When asked about their first meeting and how he proposed, she again gives a gentle laugh of discomfort.

“Well, it was not as though we were strangers in any way,” she explains. “Our first meeting was after hours of talking on the phone and hundreds of letters written. He was everything I hoped he will be. Very calm and thoughtful and totally not self-centered.

“He talked about the hardships I might be facing and helped in giving me the strength to not be threatened by it,” Trimbobler-Amir reveals. “He asked about my children and how they are doing with school work and kids their own age. Also, he told me that he was going to study Russian on his own and wanted me to send him the right books.

“By now, he is fluent in the language and has already translated a book I have written in Russian to Hebrew. Now we have to get the court to grant me permission to get it out of prison. I need to find someone who can read the translation and declare that no hidden words of propaganda were implanted into it.

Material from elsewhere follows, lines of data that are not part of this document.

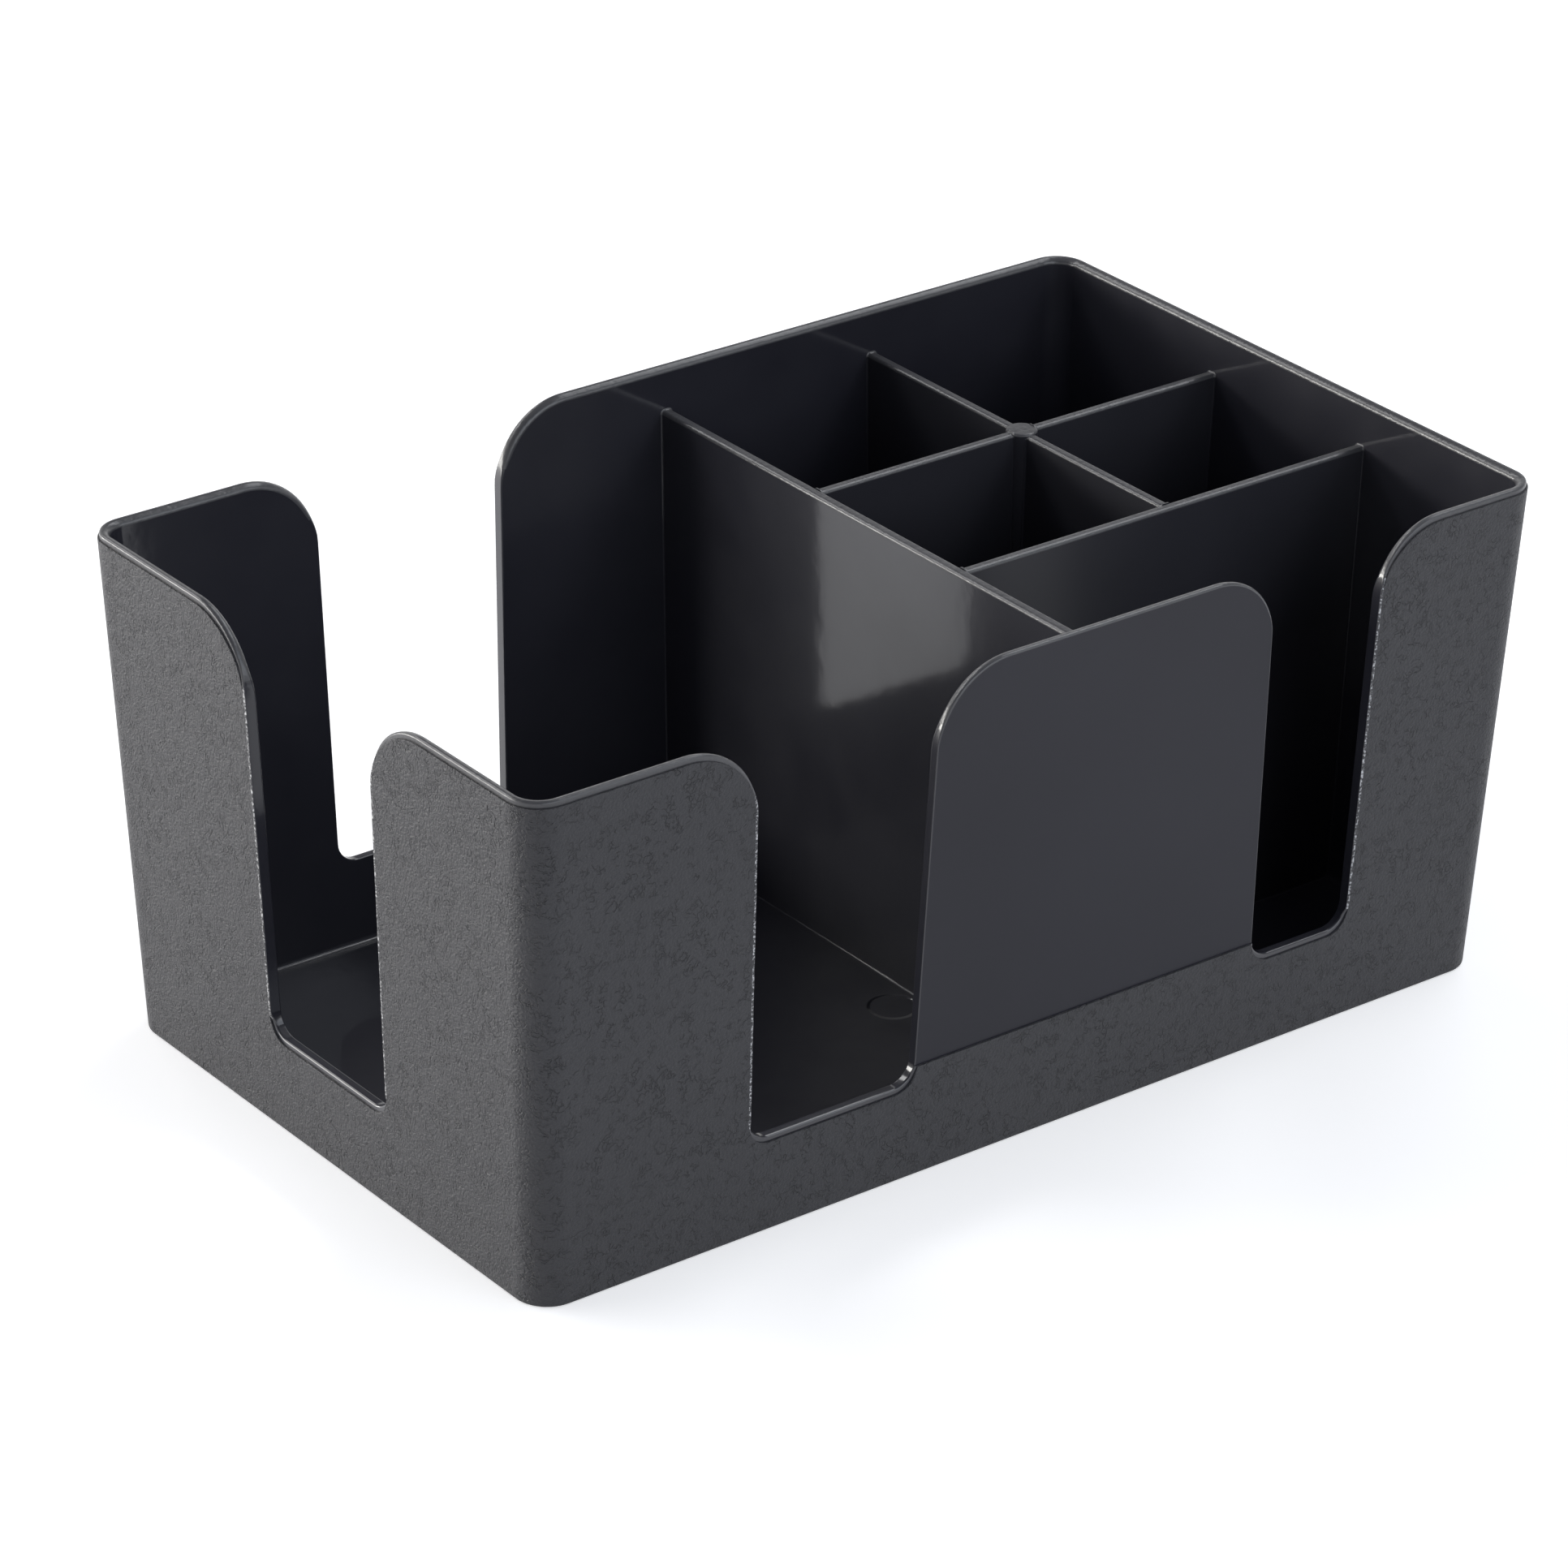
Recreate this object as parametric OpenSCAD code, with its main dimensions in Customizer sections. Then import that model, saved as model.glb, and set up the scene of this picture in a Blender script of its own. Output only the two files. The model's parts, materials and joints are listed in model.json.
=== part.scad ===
/* [Body] */
// Length over the walls, where they are widest
body_l = 237; // [215:1:280]
// Width over the walls, where they are widest
body_w = 144.8; // [135:0.2:180]
// Height of the rim above the table
body_h = 104.9; // [90:0.1:130]
// Lean of every wall, in degrees from upright
draft = 2.5; // [1:0.1:4]
// Outer radius of the four upright corners
corner_r = 7; // [4:0.5:12]
// Thickness of the walls
wall_t = 2.4; // [1.6:0.1:3.2]
// Thickness of the floor
floor_t = 2; // [1.2:0.1:4]

/* [Rim] */
// Height of the smooth lip above the grained skin
lip_h = 1.2; // [0.6:0.1:2]
// Depth by which the lip is set back from the grained skin
lip_in = 0.4; // [0.2:0.05:0.8]
// Height above the table where the smooth panel between the front slots begins
panel_z = 23.9; // [22:0.1:60]

/* [Finger slots] */
// Height of the slots' sills above the table
sill_z = 20.3; // [12:0.1:40]
// Lean of each side of a slot, in degrees from upright
slot_flare = 1.1; // [0.2:0.1:3]
// Radius of the lower corners of a slot
slot_foot_r = 4.5; // [2:0.5:8]
// Radius of the shoulders of the three wide slots
shoulder_r = 16; // [8:0.5:19]
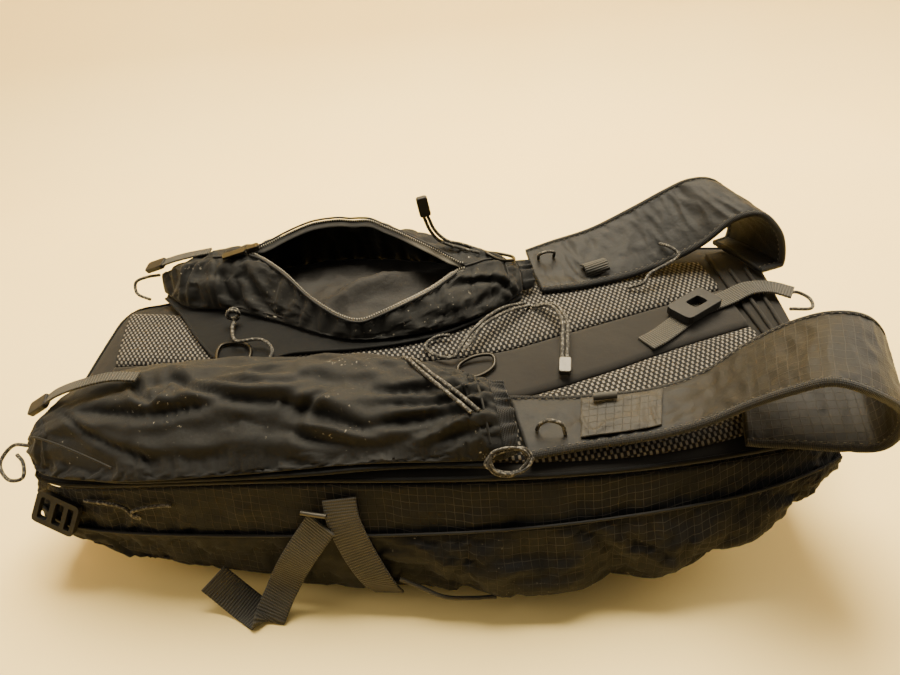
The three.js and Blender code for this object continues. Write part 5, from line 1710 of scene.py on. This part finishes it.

“The court, however, first has to agree that the man is acceptable by the justice system,” she says. “More and more and forever more complications.”

The phone rings. It is Yigal Amir. He agrees to speak to this reporter. I introduce myself, and he says jokingly that I must know who he is, but in case I don’t, his name is Yigal. After a very short pause, I ask him to explain why he felt that killing Rabin was justified and if he, in any way, regrets it.

“No, I can not regret it,” Yigal Amir says. “It was not a wish of mine or a momentary feeling of no conclusive reasoning behind it. It was my conviction, and I still think it was right. If not for my act, to cut a long story short, you would have had to negotiate peace when the Palestinians were already in your backyard.